EXERCISE TASK
Only the lines from the first one through the line with "return last" should be printed, exactly as they appear.

SOURCE MATERIAL
╔══
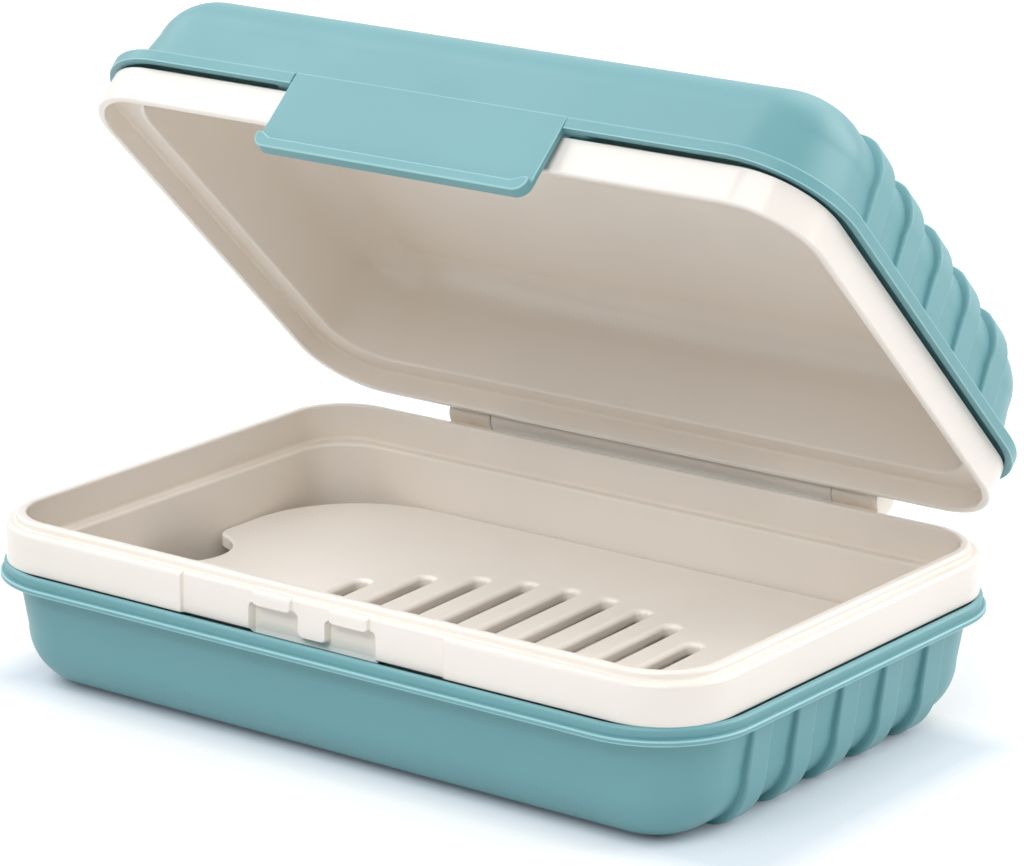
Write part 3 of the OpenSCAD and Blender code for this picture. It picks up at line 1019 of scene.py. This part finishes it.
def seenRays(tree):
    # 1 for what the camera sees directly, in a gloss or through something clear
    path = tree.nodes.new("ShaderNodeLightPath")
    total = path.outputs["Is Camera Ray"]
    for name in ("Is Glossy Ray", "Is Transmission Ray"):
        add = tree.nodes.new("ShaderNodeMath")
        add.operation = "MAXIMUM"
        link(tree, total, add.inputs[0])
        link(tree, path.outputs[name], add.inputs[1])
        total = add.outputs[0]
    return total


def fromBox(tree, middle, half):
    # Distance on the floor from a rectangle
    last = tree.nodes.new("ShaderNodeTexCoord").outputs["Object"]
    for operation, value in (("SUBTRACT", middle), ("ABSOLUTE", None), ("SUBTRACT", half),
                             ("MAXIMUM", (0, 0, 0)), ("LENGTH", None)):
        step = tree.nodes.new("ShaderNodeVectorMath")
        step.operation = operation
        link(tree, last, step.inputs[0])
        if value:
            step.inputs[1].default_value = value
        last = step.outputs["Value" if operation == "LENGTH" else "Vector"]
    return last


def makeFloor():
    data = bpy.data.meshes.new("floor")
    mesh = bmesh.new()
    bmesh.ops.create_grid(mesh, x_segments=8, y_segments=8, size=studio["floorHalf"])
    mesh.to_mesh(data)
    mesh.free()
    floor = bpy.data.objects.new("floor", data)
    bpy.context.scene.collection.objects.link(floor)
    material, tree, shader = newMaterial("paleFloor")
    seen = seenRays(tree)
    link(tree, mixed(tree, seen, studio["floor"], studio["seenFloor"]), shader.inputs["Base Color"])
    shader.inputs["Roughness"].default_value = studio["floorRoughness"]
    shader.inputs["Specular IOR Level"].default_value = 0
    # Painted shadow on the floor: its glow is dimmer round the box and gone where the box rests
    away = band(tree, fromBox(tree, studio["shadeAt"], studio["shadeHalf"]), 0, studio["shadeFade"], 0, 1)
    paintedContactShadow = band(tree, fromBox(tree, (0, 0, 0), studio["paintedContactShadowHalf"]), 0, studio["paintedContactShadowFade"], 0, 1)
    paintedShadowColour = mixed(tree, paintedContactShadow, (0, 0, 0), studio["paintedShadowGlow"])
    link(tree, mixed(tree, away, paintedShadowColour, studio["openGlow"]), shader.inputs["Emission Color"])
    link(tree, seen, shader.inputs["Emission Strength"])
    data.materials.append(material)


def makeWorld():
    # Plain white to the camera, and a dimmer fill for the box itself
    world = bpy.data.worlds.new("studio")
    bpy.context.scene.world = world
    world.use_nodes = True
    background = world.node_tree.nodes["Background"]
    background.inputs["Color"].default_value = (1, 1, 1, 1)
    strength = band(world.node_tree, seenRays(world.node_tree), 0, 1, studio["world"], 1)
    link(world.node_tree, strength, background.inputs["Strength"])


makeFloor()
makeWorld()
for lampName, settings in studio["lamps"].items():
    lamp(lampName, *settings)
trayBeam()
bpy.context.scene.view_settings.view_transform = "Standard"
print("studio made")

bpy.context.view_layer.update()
╚══
THE COMPLETED TASK
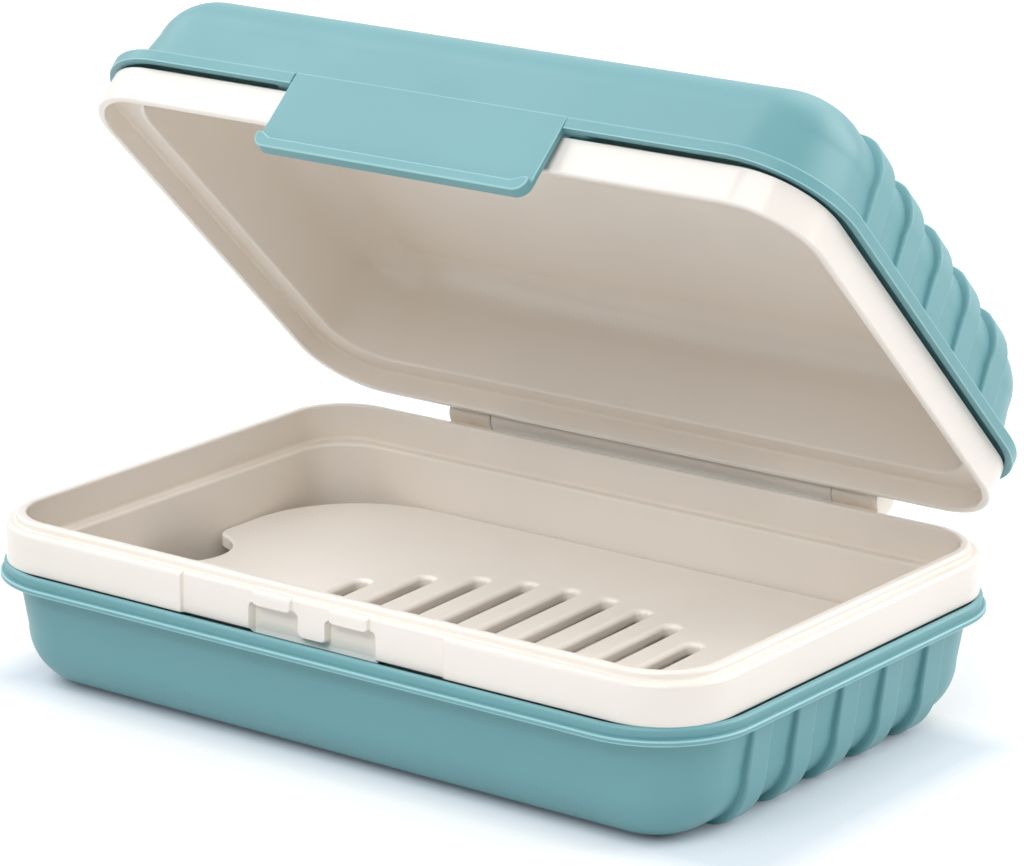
Write part 3 of the OpenSCAD and Blender code for this picture. It picks up at line 1019 of scene.py. This part finishes it.
def seenRays(tree):
    # 1 for what the camera sees directly, in a gloss or through something clear
    path = tree.nodes.new("ShaderNodeLightPath")
    total = path.outputs["Is Camera Ray"]
    for name in ("Is Glossy Ray", "Is Transmission Ray"):
        add = tree.nodes.new("ShaderNodeMath")
        add.operation = "MAXIMUM"
        link(tree, total, add.inputs[0])
        link(tree, path.outputs[name], add.inputs[1])
        total = add.outputs[0]
    return total


def fromBox(tree, middle, half):
    # Distance on the floor from a rectangle
    last = tree.nodes.new("ShaderNodeTexCoord").outputs["Object"]
    for operation, value in (("SUBTRACT", middle), ("ABSOLUTE", None), ("SUBTRACT", half),
                             ("MAXIMUM", (0, 0, 0)), ("LENGTH", None)):
        step = tree.nodes.new("ShaderNodeVectorMath")
        step.operation = operation
        link(tree, last, step.inputs[0])
        if value:
            step.inputs[1].default_value = value
        last = step.outputs["Value" if operation == "LENGTH" else "Vector"]
    return last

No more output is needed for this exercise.